The training of the model uses standard SGD and Adam optimization methods. The authors also employ “gradient clipping” to prevent the occurrence of “gradient explosion” during optimization.

Experimental Results #

The authors conducted their experiments on Yandex, a search engine in Russia. As there were no similar models previously, the article did not have other models to directly compare with. The main evaluation performed by the authors was to see if the historical data of click sequences could be correctly predicted and if they appeared in the top K predicted click sequences by the models. This is why the authors chose K to be 1024, as in this case, nearly 97% of the historical sequences were included in the model’s predicted sequences.
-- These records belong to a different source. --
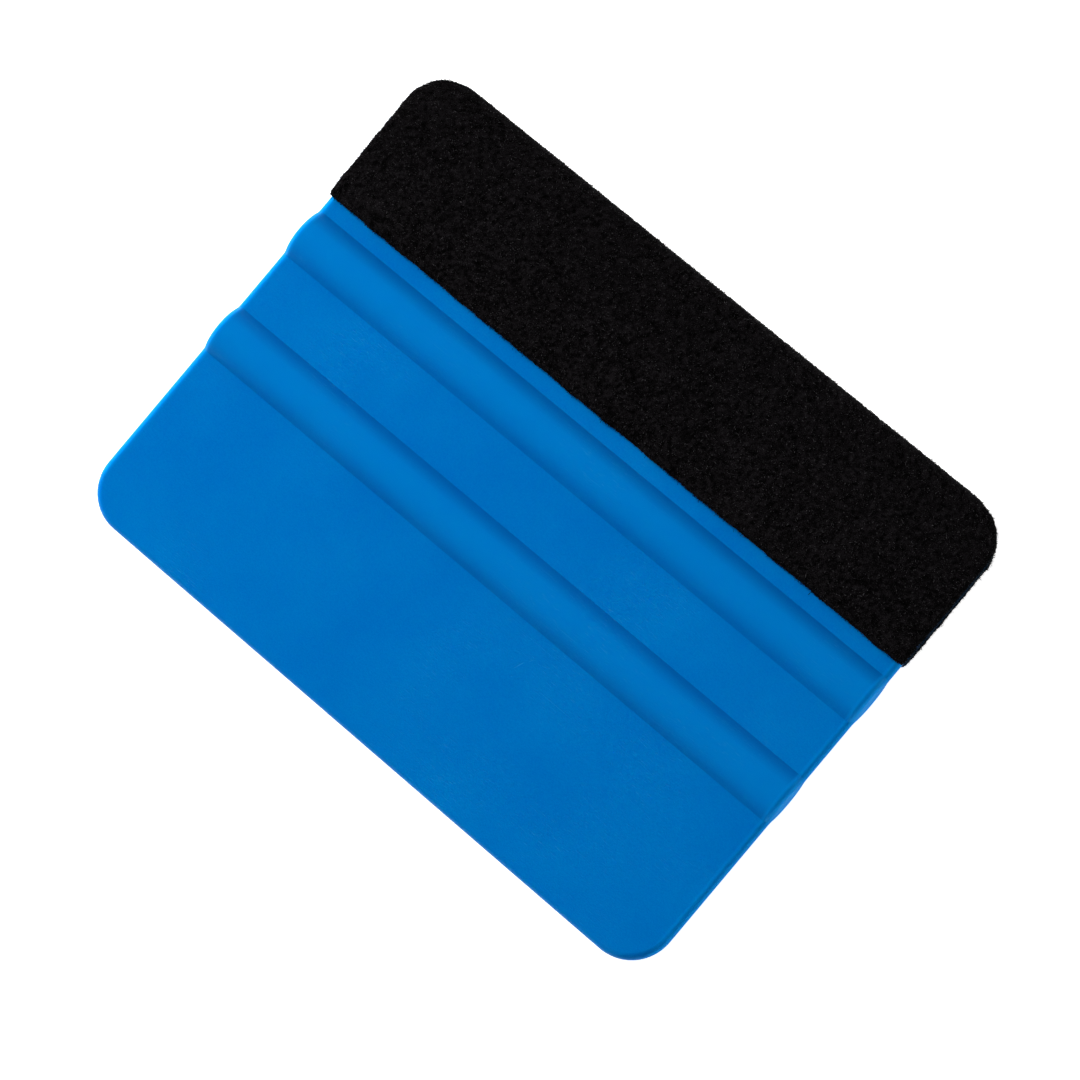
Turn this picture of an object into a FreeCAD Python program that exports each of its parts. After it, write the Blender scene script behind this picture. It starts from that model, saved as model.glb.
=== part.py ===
"""Hand squeegee for laying vinyl film: a flexible card with a felt-covered working edge.

The card is one plastic moulding, thin at its edges, with two grip ribs across its middle on each
face.  A felt strip, held by a film of pressure-sensitive adhesive, is folded over one long edge.

Millimetres.  X runs along the card's long side and Y from the bare edge to the felt edge.  Z is the
thickness, and the object lies on the crests of its lower ribs at Z = 0.  The origin is the middle
of its footprint.
"""
import FreeCAD, Part
import math
import os

Vector = FreeCAD.Vector

# --- card -----------------------------------------------------------------------------------------
card_length = 100.0            # along X
card_depth = 75.5              # along Y, bare edge to covered edge
corner_radius = 6.5            # plan corners
panel_thickness = 2.2          # between the ribs, and where each blade leaves its rib
blade_taper = 0.1              # how much each face of a blade drops on its way to the long edge
edge_round_depth = 1.6         # how far the soft rounding of a long edge reaches in
edge_round_radius = 16.0       # its radius, in the Y-Z section
rim_radius = 0.88              # round all the way along the rim, on both faces

# --- grip ribs, the same on both faces ------------------------------------------------------------
rib_width = 7.6
rib_rise = 1.9                 # crest above the panel
rib_spacing = 16.8             # between the two crests
rib_offset = 0.8               # the pair sits this far from the card's middle, towards the felt
crease_radius = 0.2            # hollow round at the foot of a rib

# --- felt strip and its adhesive ------------------------------------------------------------------
film_thickness = 0.1
felt_thickness = 0.8
felt_gap = 2.5                 # bare plastic between a rib's foot and the cut edge of the felt
felt_overhang = 0.15           # past each end of the card

# --- places that follow from the sizes ------------------------------------------------------------
cover_thickness = film_thickness + felt_thickness
card_middle_y = -cover_thickness / 2.0
middle_z = panel_thickness / 2.0 + rib_rise
half_length = card_length / 2.0
half_depth = card_depth / 2.0
half_panel = panel_thickness / 2.0
rib_inner = (rib_spacing - rib_width) / 2.0    # feet of a rib, from the middle of the pair
rib_outer = rib_inner + rib_width
cut_margin = 5.0                               # how far a cutting prism reaches past what it trims
rim_share = 0.95                               # most of the tip's half height that the rim may take

os.makedirs("parts", exist_ok=True)


def at(y, z):
    """A point given from the middle of the card's section, in the part's frame."""
    return Vector(0, card_middle_y + y, middle_z + z)


def on_circle(centre, radius, angle):
    """(y, z) on a circle of the section, the angle measured from +Y towards +Z."""
    return centre[0] + radius * math.cos(angle), centre[1] + radius * math.sin(angle)


def flip(point, y_sign, z_sign):
    return point[0] * y_sign, point[1] * z_sign


def line(a, b):
    """A straight edge of the section from (y, z) to (y, z)."""
    return Part.LineSegment(at(*a), at(*b)).toShape()


def arc(a, b, c):
    """A circular edge of the section through three (y, z) points."""
    return Part.Arc(at(*a), at(*b), at(*c)).toShape()


class LongEdge:
    """The upper half of a long edge's section, drawn as if it faced +Y.

    From the rib's foot the blade face slopes down a little.  A soft rounding is tangent to it, and
    the rim round is tangent to that and to the upright tip.
    """

    def __init__(self, foot):
        self.foot = (foot, half_panel)
        self.soft_start = (half_depth - edge_round_depth, half_panel - blade_taper)
        self.slope = math.atan2(blade_taper, self.soft_start[0] - foot)
        self.face_angle = math.pi / 2.0 - self.slope
        self.soft_centre = on_circle(self.soft_start, -edge_round_radius, self.face_angle)
        self.tip_angle = math.acos((half_depth - self.soft_centre[0]) / edge_round_radius)
        self.tip = on_circle(self.soft_centre, edge_round_radius, self.tip_angle)

    def face_at(self, y):
        """A point of the blade face."""
        return y, self.foot[1] - (y - self.foot[0]) * math.tan(self.slope)


bare_edge = LongEdge(rib_outer - rib_offset)
covered_edge = LongEdge(rib_outer + rib_offset)
rim_round = min(rim_radius, rim_share * min(bare_edge.tip[1], covered_edge.tip[1]))


def card_section():
    """The card's closed Y-Z section."""
    edges = []
    for y_sign, side in ((1, covered_edge), (-1, bare_edge)):
        shift = rib_offset * y_sign
        soft_middle = on_circle(side.soft_centre, edge_round_radius, (side.face_angle + side.tip_angle) / 2.0)
        inner_foot = (rib_inner + shift, half_panel)
        crest = (rib_inner + rib_width / 2.0 + shift, half_panel + rib_rise)
        for z_sign in (1, -1):
            inner, top, foot, start, middle, tip = [
                flip(point, y_sign, z_sign)
                for point in (inner_foot, crest, side.foot, side.soft_start, soft_middle, side.tip)]
            edges += [arc(inner, top, foot), line(foot, start), arc(start, middle, tip)]
        edges.append(line(flip(side.tip, y_sign, 1), flip(side.tip, y_sign, -1)))
    for z in (half_panel, -half_panel):
        edges.append(line((rib_offset - rib_inner, z), (rib_offset + rib_inner, z)))
    return Part.Face(Part.Wire(Part.__sortEdges__(edges)))


def along_x(face, half_span):
    """The section carried along X, the same distance to both sides of the middle."""
    solid = face.extrude(Vector(2.0 * half_span, 0, 0))
    solid.translate(Vector(-half_span, 0, 0))
    return solid


def rounded_plan(x_half, y_low, y_high, radius, round_low):
    """A tall prism with a rounded rectangle as its plan; round_low rounds the low-Y corners too."""
    height = 2.0 * (middle_z + cut_margin)
    lowest = Vector(-x_half, y_low, middle_z - height / 2.0)
    block = Part.makeBox(2.0 * x_half, y_high - y_low, height, lowest)
    corners = []
    for edge in block.Edges:
        upright = abs(edge.Vertexes[0].Z - edge.Vertexes[1].Z) > height / 2.0
        if upright and (round_low or edge.Vertexes[0].Y > (y_low + y_high) / 2.0):
            corners.append(edge)
    return block.makeFillet(radius, corners)


def is_crease(edge):
    """An edge along X at the foot of a rib."""
    ends = [vertex.Point for vertex in edge.Vertexes]
    if len(ends) != 2 or abs(ends[0].x - ends[1].x) < card_length / 2.0:
        return False
    y = abs(ends[0].y - card_middle_y - rib_offset)
    z = abs(ends[0].z - middle_z)
    return abs(z - half_panel) < 1e-6 and min(abs(y - rib_inner), abs(y - rib_outer)) < 1e-6


def is_rim(edge, solid):
    """An edge between the upright wall of the outline and one of the card's two faces."""
    walls = 0
    for face in solid.Faces:
        if any(edge.isSame(other) for other in face.Edges):
            u_low, u_high, v_low, v_high = face.ParameterRange
            normal = face.normalAt((u_low + u_high) / 2.0, (v_low + v_high) / 2.0)
            if abs(normal.z) < 1e-6 and face.BoundBox.ZMin < middle_z < face.BoundBox.ZMax:
                walls += 1
    return walls == 1


def blade_card():
    """One injection moulding: section along X, plan corners cut, feet of ribs and rim rounded."""
    solid = along_x(card_section(), half_length + cut_margin)
    solid = solid.makeFillet(crease_radius, [edge for edge in solid.Edges if is_crease(edge)])
    plan = rounded_plan(half_length, card_middle_y - half_depth, card_middle_y + half_depth,
                        corner_radius, True)
    solid = solid.common(plan).Solids[0]
    return solid.makeFillet(rim_round, [edge for edge in solid.Edges if is_rim(edge, solid)])


def cover_path(offset):
    """Points of the covered edge's section, offset outwards, from the upper cut edge to the tip."""
    side = covered_edge
    cut_edge = side.face_at(side.foot[0] + felt_gap)
    inside = edge_round_radius - rim_round
    rim_angle = math.acos((half_depth - rim_round - side.soft_centre[0]) / inside)
    rim_centre = on_circle(side.soft_centre, inside, rim_angle)
    soft_radius = edge_round_radius + offset
    rim_outer = rim_round + offset
    return [
        on_circle(cut_edge, offset, side.face_angle),
        on_circle(side.soft_start, offset, side.face_angle),
        on_circle(side.soft_centre, soft_radius, (side.face_angle + rim_angle) / 2.0),
        on_circle(side.soft_centre, soft_radius, rim_angle),
        on_circle(rim_centre, rim_outer, rim_angle / 2.0),
        on_circle(rim_centre, rim_outer, 0.0),
    ]


def cover(inner_offset, outer_offset):
    """A layer folded over the covered edge, cut to length and round its two corners."""
    inner, outer = cover_path(inner_offset), cover_path(outer_offset)
    edges = []
    for path in (inner, outer):
        for z_sign in (1, -1):
            p = [flip(point, 1, z_sign) for point in path]
            edges += [line(p[0], p[1]), arc(p[1], p[2], p[3]), arc(p[3], p[4], p[5])]
        edges.append(line(path[-1], flip(path[-1], 1, -1)))
    for z_sign in (1, -1):
        edges.append(line(flip(inner[0], 1, z_sign), flip(outer[0], 1, z_sign)))
    face = Part.Face(Part.Wire(Part.__sortEdges__(edges)))
    x_half = half_length + felt_overhang
    plan = rounded_plan(x_half, card_middle_y, card_middle_y + half_depth + cover_thickness,
                        corner_radius + felt_overhang, False)
    return along_x(face, x_half + cut_margin).common(plan)


def adhesive_film():
    """Double-sided adhesive between card and felt, cut together with the felt."""
    return cover(0.0, film_thickness)


def felt_strip():
    """One strip of felt, folded over the edge of the card."""
    return cover(film_thickness, cover_thickness)


for name, make in (("blade_card", blade_card), ("adhesive_film", adhesive_film), ("felt_strip", felt_strip)):
    shape = make()
    if not shape.isValid() or len(shape.Solids) != 1:
        raise RuntimeError(name + " is not one valid solid")
    shape.Solids[0].exportStep("parts/" + name + ".step")
    print(name, "volume %.1f mm3" % shape.Volume)
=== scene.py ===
"""Hand squeegee with a felt edge: its visible surfaces, floor, light and camera, in metres."""
import math

import bpy
import numpy as np
from mathutils import Matrix, Vector


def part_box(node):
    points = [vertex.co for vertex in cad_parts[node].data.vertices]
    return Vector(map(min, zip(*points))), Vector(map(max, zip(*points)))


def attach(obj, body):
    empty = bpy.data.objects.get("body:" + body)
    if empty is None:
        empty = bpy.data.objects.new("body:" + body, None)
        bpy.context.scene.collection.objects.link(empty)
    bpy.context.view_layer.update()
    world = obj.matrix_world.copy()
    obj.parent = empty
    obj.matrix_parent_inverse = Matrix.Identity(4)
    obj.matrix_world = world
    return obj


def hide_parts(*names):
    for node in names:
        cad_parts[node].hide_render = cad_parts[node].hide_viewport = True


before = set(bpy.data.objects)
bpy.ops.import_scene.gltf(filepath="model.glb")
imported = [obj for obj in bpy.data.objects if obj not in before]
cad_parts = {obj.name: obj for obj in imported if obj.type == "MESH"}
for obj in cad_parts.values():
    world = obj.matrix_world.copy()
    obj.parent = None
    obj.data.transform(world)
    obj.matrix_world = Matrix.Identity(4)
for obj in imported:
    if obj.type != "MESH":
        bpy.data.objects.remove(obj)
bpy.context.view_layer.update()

MM = 0.001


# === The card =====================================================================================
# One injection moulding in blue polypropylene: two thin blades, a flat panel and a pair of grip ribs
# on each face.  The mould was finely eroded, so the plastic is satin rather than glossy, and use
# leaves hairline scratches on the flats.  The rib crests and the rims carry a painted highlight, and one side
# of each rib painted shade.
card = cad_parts["blade_card"]
card_low, card_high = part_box("blade_card")
middle = (card_low + card_high) / 2.0
half_length = (card_high.x - card_low.x) / 2.0

grain_size = 0.22 * MM            # spark-erosion grain; a real one is half this, too fine to show
grain_depth = 0.04 * MM
mottle_size = 14.0 * MM           # slow change of tone where the melt cooled unevenly
patch_size = 13.0 * MM            # worn patches
crest_start = 1.8 * MM            # where a rib's painted crest highlight begins, and its top, from the mid-plane
crest_top = 3.0 * MM
rib_reach = 14.0 * MM             # both ribs lie within this of the card's middle line
rim_highlight_reach = 1.2 * MM               # how far in from an end the painted rim highlight reaches


def linear(hex_code):
    """The linear colour, with alpha, of an sRGB hex value."""
    srgb = np.array([int(hex_code[i:i + 2], 16) for i in (0, 2, 4)]) / 255.0
    rgb = np.where(srgb <= 0.04045, srgb / 12.92, ((srgb + 0.055) / 1.055) ** 2.4)
    return (*rgb.tolist(), 1.0)


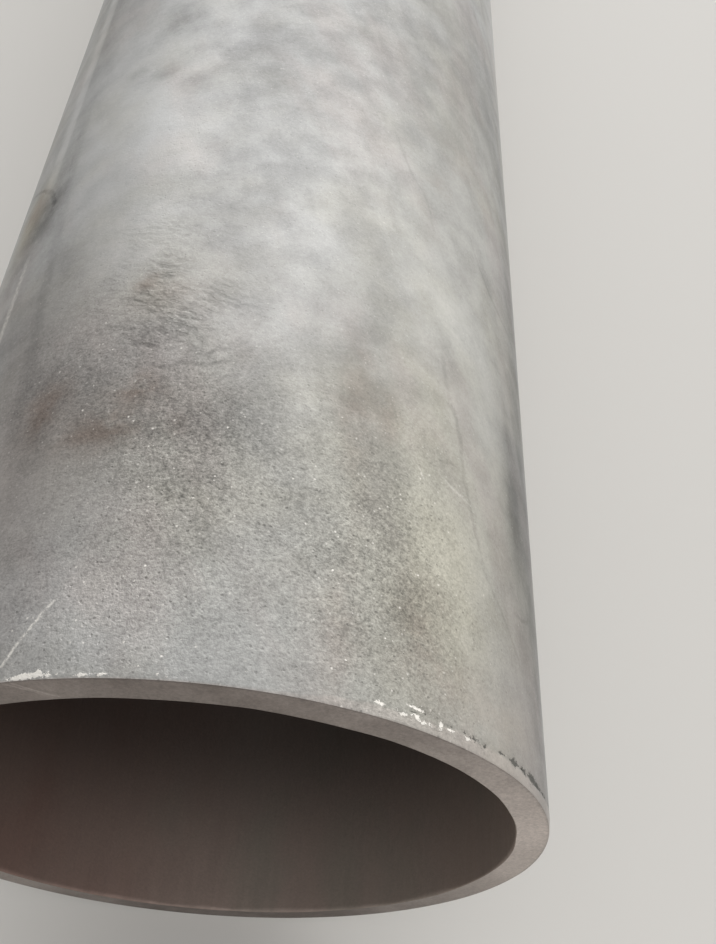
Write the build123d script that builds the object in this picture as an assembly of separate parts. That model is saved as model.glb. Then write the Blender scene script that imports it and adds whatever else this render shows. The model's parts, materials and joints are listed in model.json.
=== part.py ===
from build123d import *
import os

# A plain-ended length of seamless steel pipe lying on its side, in millimetres with +Z up.
# Its axis runs along Y, and the end at -Y faces the viewer.
# The origin is under the middle of the pipe, on the level it lies on.

# Section
OUTSIDE_DIAMETER = 168.3
WALL = 8.0

# Length between the two saw cuts
LENGTH = 6135.0

# Outer edge of each end, ground after sawing to a long shallow slope
DRESSED_LENGTH = 2.0
DRESSED_DEPTH = 0.3

# Inner edge of each end, scraped to take the burr off
SCRAPED_LENGTH = 0.4
SCRAPED_DEPTH = 0.3

OUTER_RADIUS = OUTSIDE_DIAMETER / 2
BORE_RADIUS = OUTER_RADIUS - WALL


def half_wall():
    """The wall cut lengthwise from mid-length to the +Y end: X is the radius, Y runs along the pipe."""
    end = LENGTH / 2
    with BuildLine() as outline:
        Polyline(
            (BORE_RADIUS, 0),
            (BORE_RADIUS, end - SCRAPED_LENGTH),
            (BORE_RADIUS + SCRAPED_DEPTH, end),
            (OUTER_RADIUS - DRESSED_DEPTH, end),
            (OUTER_RADIUS, end - DRESSED_LENGTH),
            (OUTER_RADIUS, 0),
            close=True,
        )
    return outline.line


def pipe():
    """The drawn tube: one wall section, the same at both ends, turned about the Y axis."""
    with BuildPart() as tube:
        with BuildSketch():
            with BuildLine():
                add(half_wall())
            make_face()
            mirror(about=Plane.XZ)
        revolve(axis=Axis.Y)
    return Pos(0, 0, OUTER_RADIUS) * tube.part


os.makedirs("parts", exist_ok=True)
export_step(pipe(), "parts/pipe.step")
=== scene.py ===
import json
import math
from collections import namedtuple

import bpy
import numpy as np
from bpy.props import FloatProperty, FloatVectorProperty, PointerProperty
from bpy.types import Operator, Panel, PropertyGroup
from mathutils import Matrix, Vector


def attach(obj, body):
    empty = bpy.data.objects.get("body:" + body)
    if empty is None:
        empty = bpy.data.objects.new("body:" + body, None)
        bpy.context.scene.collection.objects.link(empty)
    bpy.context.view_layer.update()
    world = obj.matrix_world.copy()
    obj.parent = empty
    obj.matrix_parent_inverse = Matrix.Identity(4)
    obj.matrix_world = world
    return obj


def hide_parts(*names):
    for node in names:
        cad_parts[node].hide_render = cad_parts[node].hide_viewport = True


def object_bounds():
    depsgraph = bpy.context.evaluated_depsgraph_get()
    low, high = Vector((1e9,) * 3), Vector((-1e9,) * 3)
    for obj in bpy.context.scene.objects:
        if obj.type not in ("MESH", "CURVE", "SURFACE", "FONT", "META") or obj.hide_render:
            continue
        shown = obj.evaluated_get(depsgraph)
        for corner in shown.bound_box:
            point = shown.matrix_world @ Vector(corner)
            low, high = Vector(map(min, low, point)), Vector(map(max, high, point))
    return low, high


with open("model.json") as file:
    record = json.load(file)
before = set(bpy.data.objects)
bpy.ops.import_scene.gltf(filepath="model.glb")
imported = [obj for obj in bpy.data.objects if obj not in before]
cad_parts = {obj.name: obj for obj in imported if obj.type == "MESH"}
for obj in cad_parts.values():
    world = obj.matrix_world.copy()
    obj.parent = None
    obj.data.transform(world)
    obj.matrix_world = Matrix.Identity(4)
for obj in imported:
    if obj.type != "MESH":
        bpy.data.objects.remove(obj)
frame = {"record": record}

bl_info = {
    "name": "Seamless steel pipe",
    "version": (1, 0, 0),
    "blender": (4, 5, 0),
    "location": "View3D > Sidebar > Steel pipe",
    "description": "A plain-ended length of blasted and pickled seamless pipe, and its stage",
    "category": "Add Mesh",
}

NODE = "pipe"
MM = 0.001
MOUNTS = {mount["name"]: mount for mount in frame["record"]["mounts"]}
CAD_LOW, CAD_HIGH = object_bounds()

# Radii in mm
OUTER_RADIUS = MOUNTS["outside"]["dims"]["r_mm"]
BORE_RADIUS = MOUNTS["bore"]["dims"]["r_mm"]

# Finishes, in the order of the mesh's material slots
OUTSIDE, SAWN, BORE = range(3)

# Segments of a ring. Each count goes a whole number of times into the finer ones that it meets
RIM_SEGMENTS = 1680
NEAR_SEGMENTS = 560
BODY_SEGMENTS = 280

# The finest rings of an end, in mm from it. The far end has every third of them
RIM_STEPS = (0.15, 0.45, 0.8, 1.2, 1.6, 2.0, 2.4, 2.8, 3.2, 3.6, 4.0, 4.5, 5.4)

# How many rings follow them on the outside, and the first and the last step between those, in mm
CLOSE_RINGS = 54
CLOSE_STEPS = (1.5, 7.2)

# How many rings the plain length has. The bore has every third of them
BODY_RINGS = 40

# How far they stay from the close rings and from the far end, in metres
BODY_GAPS = (0.08, 0.12)

# The bore's rings near the near end, and the outside's and the bore's near the far end, in mm from it
BORE_STEPS = (210, 150, 110, 80, 50, 28, 14, 6)
FAR_STEPS = (40, 14)
FAR_BORE_STEPS = (12, 60)

# How far the two ends reach on the map that the finishes are baked on, in mm
NEAR_MAPPED = 245
FAR_MAPPED = 45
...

The authors also evaluated if the models could predict the total number of clicks and other related tasks associated with click prediction. The proposed models in the paper were able to predict all clicks with a probability close to 1 and outperformed some previous probability-based click models. It can be said that the proposed models can effectively model users’ click behavior on search pages.

Summary #

Today I discussed a brilliant paper from SIGIR 2018.

Let’s review the main points: Firstly, we provided a detailed introduction to the problem that this paper addresses and its contributions. The main contribution is the sequence modeling of user click behavior on search pages. Secondly, we briefly introduced the core content of the proposed method, which includes two modules: the encoder and the decoder. Finally, we provided a brief overview of the experimental results in the paper.

Lastly, I leave you with a question to ponder: If modeling the click behavior of multiple consecutive query keywords, can you use the approach proposed in this paper to expand the model?